Le procès de Greg Kelly, l'ex-assistant de Ghosn, s'ouvre mardi à Tokyo

L'ancien collaborateur de Carlos Ghosn, Greg Kelly, se retrouve avec Nissan à partir de mardi dans le box des accusés d'un procès fleuve à Tokyo, relatif aux paiements différés supposés avoir été promis en cachette à l'ancien magnat de l'automobile.

Depuis la fuite rocambolesque au Liban de son ancien grand patron, lequel a ainsi échappé à la justice japonaise, M. Kelly se retrouve en première ligne sur ce volet de la tentaculaire affaire Ghosn.

Ce juriste américain, dont le 64e anniversaire coïncide avec la date d'ouverture du procès, est aussi la seule personne physique à y être jugée, Nissan comparaissant en tant que personne morale.

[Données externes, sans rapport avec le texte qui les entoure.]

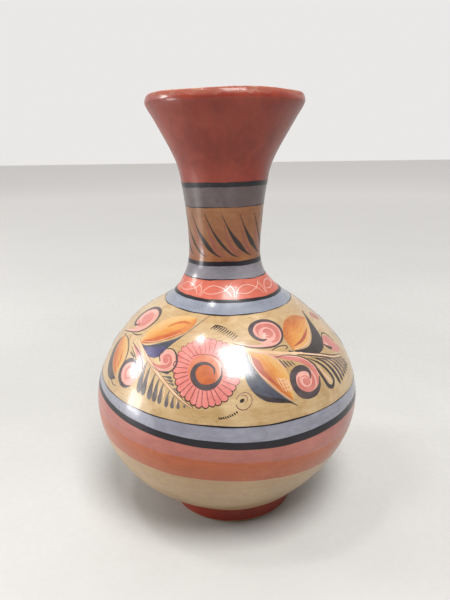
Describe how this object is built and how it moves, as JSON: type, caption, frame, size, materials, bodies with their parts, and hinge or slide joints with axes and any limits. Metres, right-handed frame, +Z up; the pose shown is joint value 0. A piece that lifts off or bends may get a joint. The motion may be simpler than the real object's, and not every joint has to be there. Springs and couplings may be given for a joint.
{
  "type": "vase",
  "caption": "Long-necked round-bellied earthenware vase with a flared mouth and ring foot, banded and painted with a daisy, leaves and scrolls in burnished slips.",
  "frame": {"origin": "middle of the ring foot's resting face", "axes": "+Z up through the mouth, the daisy faces -Y"},
  "size_m": [0.1952, 0.1952, 0.3003],
  "materials": {
    "clay": "raw fired",
    "terracotta_slip": "burnished",
    "grey_slip": "burnished",
    "tan_slip": "burnished",
    "coral_slip": "burnished",
    "ochre_slip": "burnished",
    "rose_slip": "burnished",
    "orange_slip": "burnished",
    "cream_slip": "burnished",
    "black_slip": "burnished",
    "petal_slip": "burnished",
    "leaf_slip": "burnished",
    "slate_slip": "burnished",
    "white_slip": "burnished"
  },
  "bodies": {
    "root": {"foot_ring": "clay", "foot_lute_coil": "clay", "lower_bowl": "clay", "belly_seam_coil": "clay", "upper_bowl": "clay", "neck_seam_coil": "clay", "neck": "clay", "flared_mouth": "clay", "rim_coil": "clay", "foot_slip": "terracotta_slip", "flare_slip": "terracotta_slip", "cream_band": "cream_slip", "orange_band": "orange_slip", "rose_band": "rose_slip", "belly_grey_band": "grey_slip", "painted_field": "ochre_slip", "shoulder_grey_band": "grey_slip", "coral_band": "coral_slip", "lower_neck_grey_band": "grey_slip", "leaf_band": "tan_slip", "upper_neck_grey_band": "grey_slip", "belly_line": "black_slip", "field_base_line": "black_slip", "field_top_line": "black_slip", "coral_base_line": "black_slip", "coral_top_line": "black_slip", "neck_base_line": "black_slip", "neck_top_line": "black_slip", "flare_line": "black_slip"}
  },
  "joints": []
}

Le procès doit durer environ dix mois et intervient près de deux ans après l'arrestation au Japon de MM. Ghosn et Kelly.

La question centrale promet des débats arides: de 2010 à 2018, Nissan et Greg Kelly ont-ils illégalement et sciemment omis de mentionner dans les rapports boursiers annuels du groupe une rémunération totale d'environ 9,2 milliards de yens (73 millions d'euros) que M. Ghosn était censé toucher plus tard?

Oui, dit Nissan, qui va plaider coupable pour sa part selon plusieurs sources interrogées par l'AFP.

Greg Kelly clame en revanche son innocence depuis le début, tout comme Carlos Ghosn. "Je n'ai rien fait de mal", a-t-il réaffirmé dans un entretien à l'AFP début septembre.

Sur ces paiements différés, "Carlos Ghosn n'a jamais perçu quoi que ce soit et n'a jamais obtenu la promesse de quoi que ce soit", a-t-il ajouté.

 

Témoins apeurés

Nissan et le parquet assurent au contraire avoir accumulé des preuves selon lesquelles ces paiements futurs avaient été garantis à M. Ghosn. Ils auraient donc dû être déclarés dans les rapports du constructeur automobile, en vertu des règles boursières japonaises.

Les enquêteurs ont amassé une somme astronomique de documents dans ce dossier. La défense de M. Kelly se plaint toutefois de n'avoir eu accès qu'à une fraction de ces pièces. Mais "nous n'avons pas d'autre choix que d'essayer de commencer enfin le procès", a déclaré à l'AFP l'un de ses avocats, James Wareham.

L'ouverture du procès a été reportée cinq fois, et son client, libéré sous caution depuis Noël 2018 mais avec l'interdiction de quitter le Japon, souhaite avancer dans l'espoir de retrouver un jour ses proches aux Etats-Unis, a-t-il ajouté.

Même si M. Kelly encourt jusqu'à dix ans de prison et que le taux de condamnation au pénal est extrêmement élevé au Japon (plus de 99%), "il y a toujours une chance raisonnable qu'il soit acquitté", selon l'avocat.

Mais son client part aussi avec un autre sérieux désavantage. "Des témoins étrangers très utiles pour M. Kelly n'ont pas confiance dans le système judiciaire japonais", craignant de tomber dans un piège et d'être arrêtés dès leur arrivée au Japon, comme M. Kelly fin 2018. "Ils ont peur. Ils ne viendront pas témoigner au Japon", a déploré Me Wareham.

Le parquet et le tribunal ont par ailleurs rejeté la demande du camp Kelly d'autoriser des témoins à être auditionnés hors du Japon par vidéoconférence.

 

Nissan fait profil bas

Nissan lui reste discret sur le procès, alors que le groupe était plutôt volubile jusqu'à récemment concernant les nombreuses malversations financières reprochées à Carlos Ghosn.

"Nous ne commentons pas une affaire en cours", s'est contentée de répondre une porte-parole du constructeur automobile à l'AFP.

Le groupe semble presque gêné d'en être arrivé là. Le procès risque de générer une "agitation médiatique" négative pour son image, craint une source proche de Nissan sondée par l'AFP.

L'un des témoins clé du procès sera Hari Nada, ancien collaborateur de Greg Kelly chez Nissan, et dont le rôle dans toute l'affaire Ghosn est nimbé de lourds soupçons de conflit d'intérêts.

Car si M. Nada a bénéficié d'un statut de lanceur d'alerte en échange de son étroite collaboration avec le parquet japonais, il aurait lui-même bénéficié autrefois du "système Ghosn".

Il est toujours employé par Nissan, qui l'a cependant écarté de son département juridique depuis octobre 2019.

Hiroto Saikawa, l'ancien directeur général de Nissan, va aussi comparaître au procès en tant que témoin seulement, n'ayant pas été inquiété par la justice japonaise bien qu'il ait reconnu l'an dernier avoir touché des rémunérations inappropriées sous l'ère Ghosn.